Is there a solution? A way of ensuring – or at least attempting to ensure – that our consumption of news widens rather than narrows.

“If I knew the solution, I’d be rich,” says Crighton. “Will the newer business models of the Buzzfeeds and similar have longevity? Will legacy media adopt those models, or retreat behind paywalls, as the Murdoch newspapers have done – or even just disappear? 

“The rise of social media as the most important news and advertising channel is having a massive impact. Facebook’s intentions to work with the biggest names in new and old media to deliver news straight to your feed may go some way to reassuring the bigger, older names that they have a future, and may also ensure a more balanced news feed for consumers whether they want that or not.”

Vohra, however, isn’t convinced.

“I think the horse has run away from that stable,” he says. “We will just have to go a full circle until the overwhelming white noise generated by media suffers diminishing returns and finally dies out and is finally replaced by good, sound journalism and the six ‘W’s’ are made the pillars of our profession again. One can hope.”

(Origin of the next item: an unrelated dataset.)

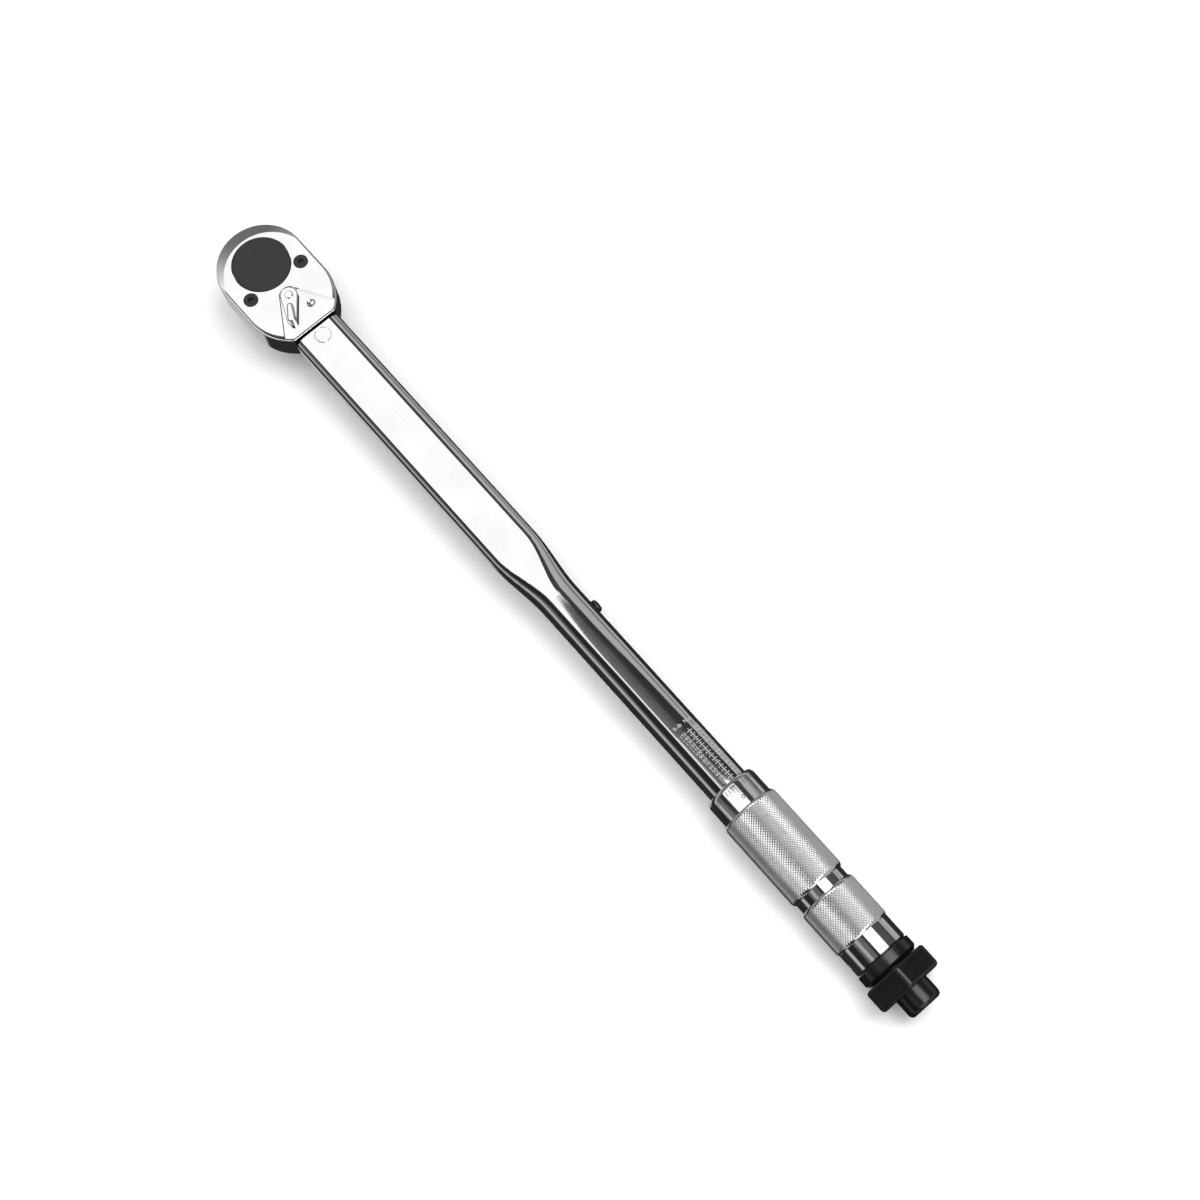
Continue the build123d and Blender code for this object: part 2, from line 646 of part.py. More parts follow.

“In a world where 140 characters tell the story, headlines will prevail over analysis, two-minute news clips will be enough investigation and, with algorithms, we will have our interests over-served with the rest of the world’s happenings reduced to background noise,” adds Eric Mirabel, regional executive director of marketing at Omnicom Media Group MENA. “It is a choice for us all to make: simplicity and speed, or depth and breadth.”